## START

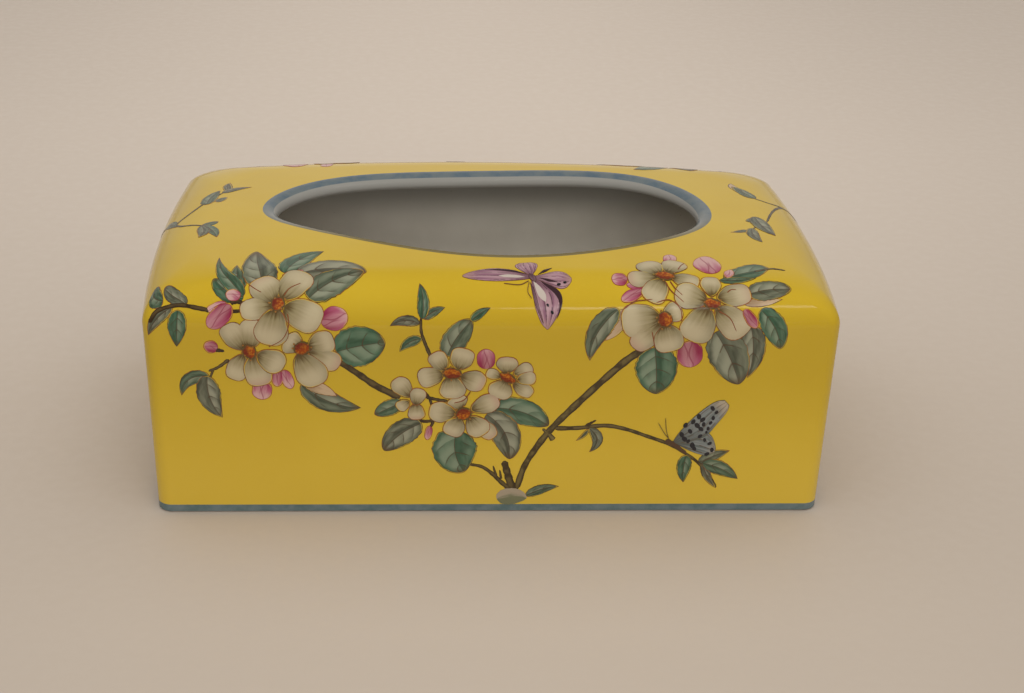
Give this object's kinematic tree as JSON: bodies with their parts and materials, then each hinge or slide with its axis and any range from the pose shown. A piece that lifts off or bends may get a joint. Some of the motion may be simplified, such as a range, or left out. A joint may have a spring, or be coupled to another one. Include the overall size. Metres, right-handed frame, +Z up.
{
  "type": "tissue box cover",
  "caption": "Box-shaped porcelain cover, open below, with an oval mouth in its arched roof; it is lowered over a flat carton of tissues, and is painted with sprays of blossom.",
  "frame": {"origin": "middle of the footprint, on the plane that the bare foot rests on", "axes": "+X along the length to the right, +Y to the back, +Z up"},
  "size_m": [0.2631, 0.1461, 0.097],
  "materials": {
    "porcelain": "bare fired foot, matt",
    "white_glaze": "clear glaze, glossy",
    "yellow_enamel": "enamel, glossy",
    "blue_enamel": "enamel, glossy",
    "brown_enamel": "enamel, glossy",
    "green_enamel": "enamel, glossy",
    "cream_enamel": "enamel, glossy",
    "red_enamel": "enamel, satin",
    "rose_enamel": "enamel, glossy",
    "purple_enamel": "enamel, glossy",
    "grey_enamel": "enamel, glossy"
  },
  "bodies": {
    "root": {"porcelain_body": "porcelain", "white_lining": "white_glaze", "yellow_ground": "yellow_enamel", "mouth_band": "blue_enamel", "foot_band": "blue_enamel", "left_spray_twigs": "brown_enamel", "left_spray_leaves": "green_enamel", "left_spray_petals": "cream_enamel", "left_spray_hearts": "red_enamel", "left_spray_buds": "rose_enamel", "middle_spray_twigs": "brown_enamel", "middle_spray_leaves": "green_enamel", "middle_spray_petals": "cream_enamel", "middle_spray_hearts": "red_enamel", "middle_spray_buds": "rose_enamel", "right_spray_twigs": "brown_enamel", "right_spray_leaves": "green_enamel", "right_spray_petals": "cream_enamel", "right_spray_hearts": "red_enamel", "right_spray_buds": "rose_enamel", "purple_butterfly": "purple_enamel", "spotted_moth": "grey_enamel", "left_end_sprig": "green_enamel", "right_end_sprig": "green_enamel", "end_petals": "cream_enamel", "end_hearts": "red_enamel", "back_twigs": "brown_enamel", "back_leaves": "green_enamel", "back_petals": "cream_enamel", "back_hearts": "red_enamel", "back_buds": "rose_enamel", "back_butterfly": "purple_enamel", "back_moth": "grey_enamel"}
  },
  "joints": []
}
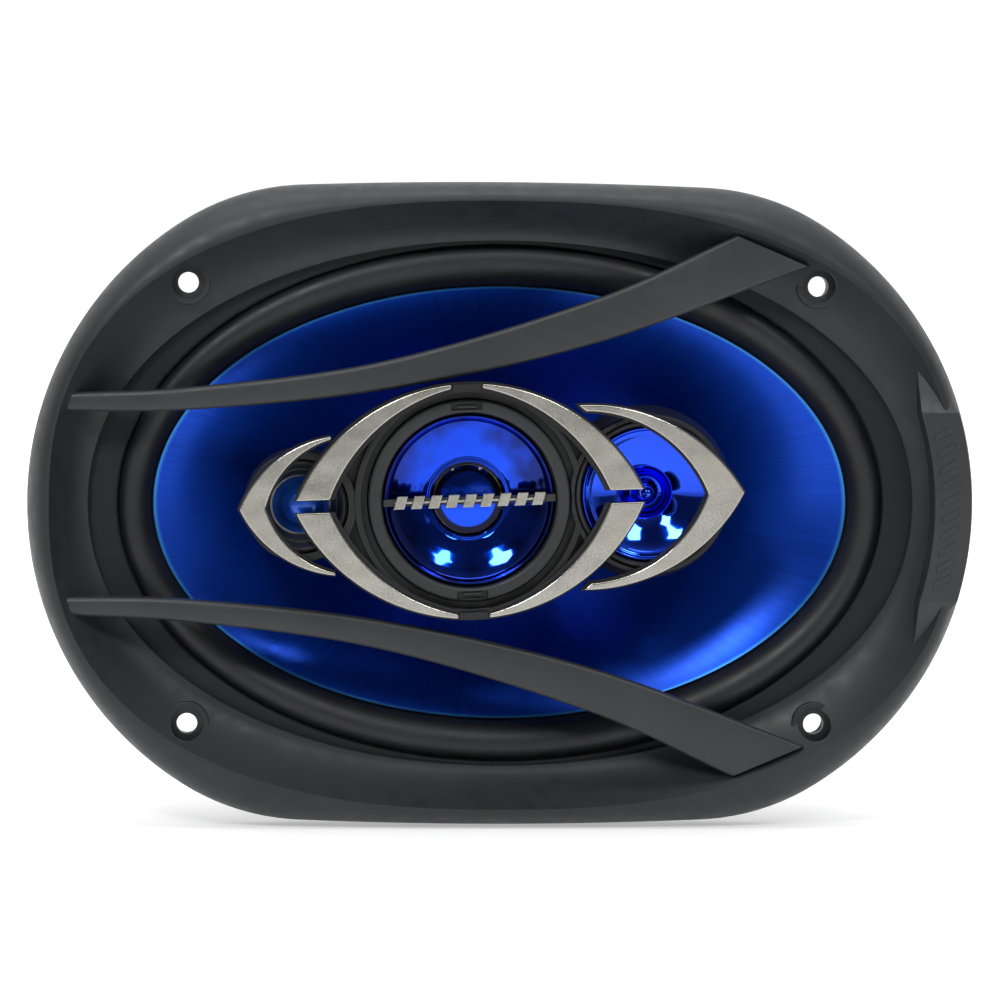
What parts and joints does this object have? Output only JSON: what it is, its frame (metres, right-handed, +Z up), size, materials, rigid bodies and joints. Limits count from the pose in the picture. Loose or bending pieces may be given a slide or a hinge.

## END

* [Short problem] Repeat all the records. Match each line exactly.

* [Problem solution]
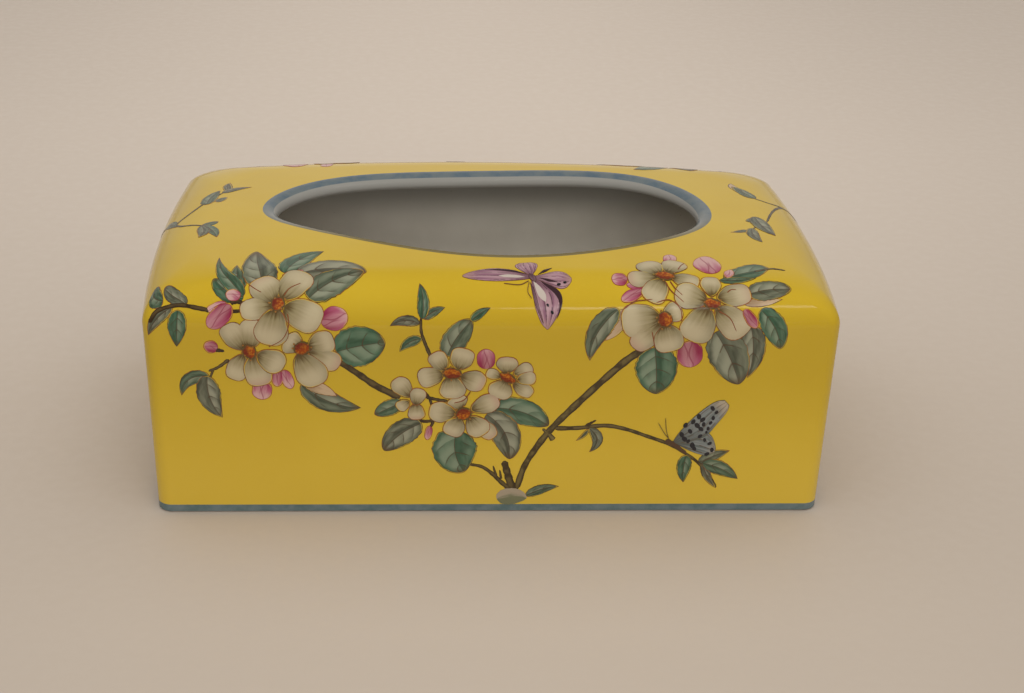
Give this object's kinematic tree as JSON: bodies with their parts and materials, then each hinge or slide with its axis and any range from the pose shown. A piece that lifts off or bends may get a joint. Some of the motion may be simplified, such as a range, or left out. A joint may have a spring, or be coupled to another one. Include the overall size. Metres, right-handed frame, +Z up.
{
  "type": "tissue box cover",
  "caption": "Box-shaped porcelain cover, open below, with an oval mouth in its arched roof; it is lowered over a flat carton of tissues, and is painted with sprays of blossom.",
  "frame": {"origin": "middle of the footprint, on the plane that the bare foot rests on", "axes": "+X along the length to the right, +Y to the back, +Z up"},
  "size_m": [0.2631, 0.1461, 0.097],
  "materials": {
    "porcelain": "bare fired foot, matt",
    "white_glaze": "clear glaze, glossy",
    "yellow_enamel": "enamel, glossy",
    "blue_enamel": "enamel, glossy",
    "brown_enamel": "enamel, glossy",
    "green_enamel": "enamel, glossy",
    "cream_enamel": "enamel, glossy",
    "red_enamel": "enamel, satin",
    "rose_enamel": "enamel, glossy",
    "purple_enamel": "enamel, glossy",
    "grey_enamel": "enamel, glossy"
  },
  "bodies": {
    "root": {"porcelain_body": "porcelain", "white_lining": "white_glaze", "yellow_ground": "yellow_enamel", "mouth_band": "blue_enamel", "foot_band": "blue_enamel", "left_spray_twigs": "brown_enamel", "left_spray_leaves": "green_enamel", "left_spray_petals": "cream_enamel", "left_spray_hearts": "red_enamel", "left_spray_buds": "rose_enamel", "middle_spray_twigs": "brown_enamel", "middle_spray_leaves": "green_enamel", "middle_spray_petals": "cream_enamel", "middle_spray_hearts": "red_enamel", "middle_spray_buds": "rose_enamel", "right_spray_twigs": "brown_enamel", "right_spray_leaves": "green_enamel", "right_spray_petals": "cream_enamel", "right_spray_hearts": "red_enamel", "right_spray_buds": "rose_enamel", "purple_butterfly": "purple_enamel", "spotted_moth": "grey_enamel", "left_end_sprig": "green_enamel", "right_end_sprig": "green_enamel", "end_petals": "cream_enamel", "end_hearts": "red_enamel", "back_twigs": "brown_enamel", "back_leaves": "green_enamel", "back_petals": "cream_enamel", "back_hearts": "red_enamel", "back_buds": "rose_enamel", "back_butterfly": "purple_enamel", "back_moth": "grey_enamel"}
  },
  "joints": []
}
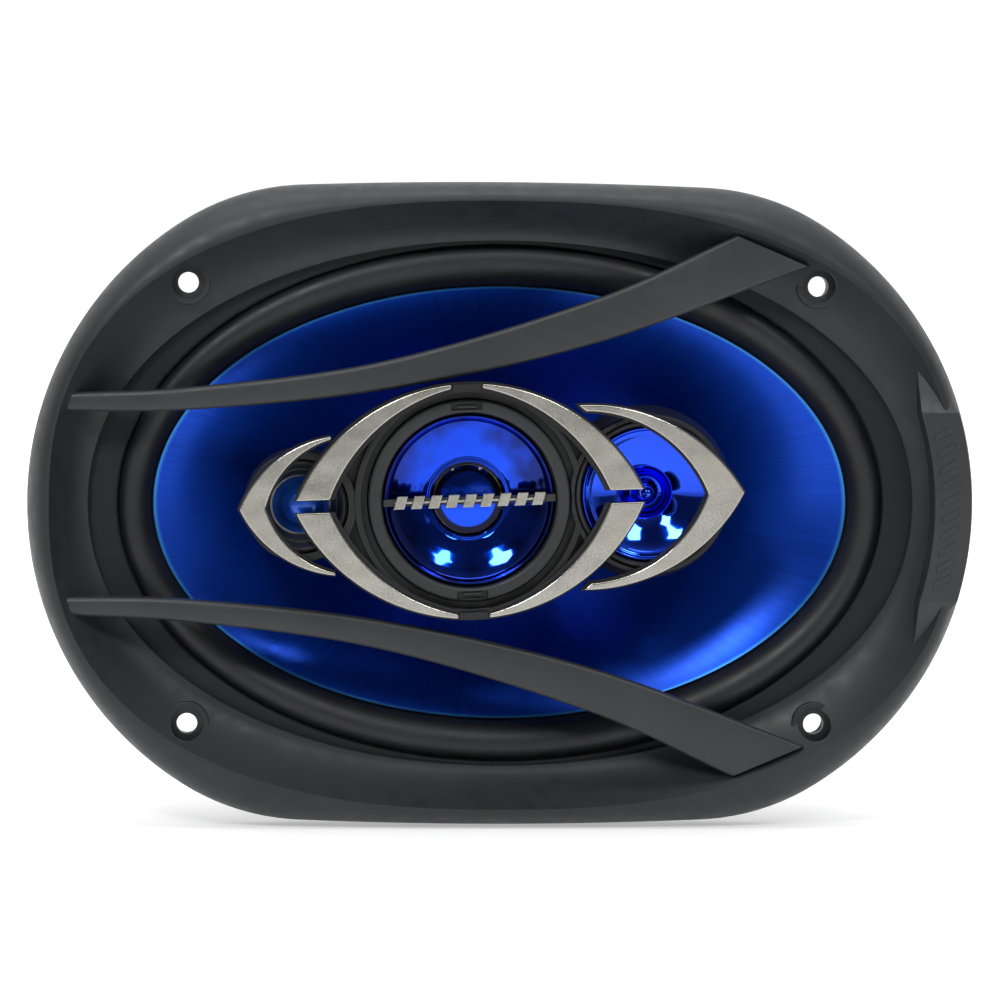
What parts and joints does this object have? Output only JSON: what it is, its frame (metres, right-handed, +Z up), size, materials, rigid bodies and joints. Limits count from the pose in the picture. Loose or bending pieces may be given a slide or a hinge.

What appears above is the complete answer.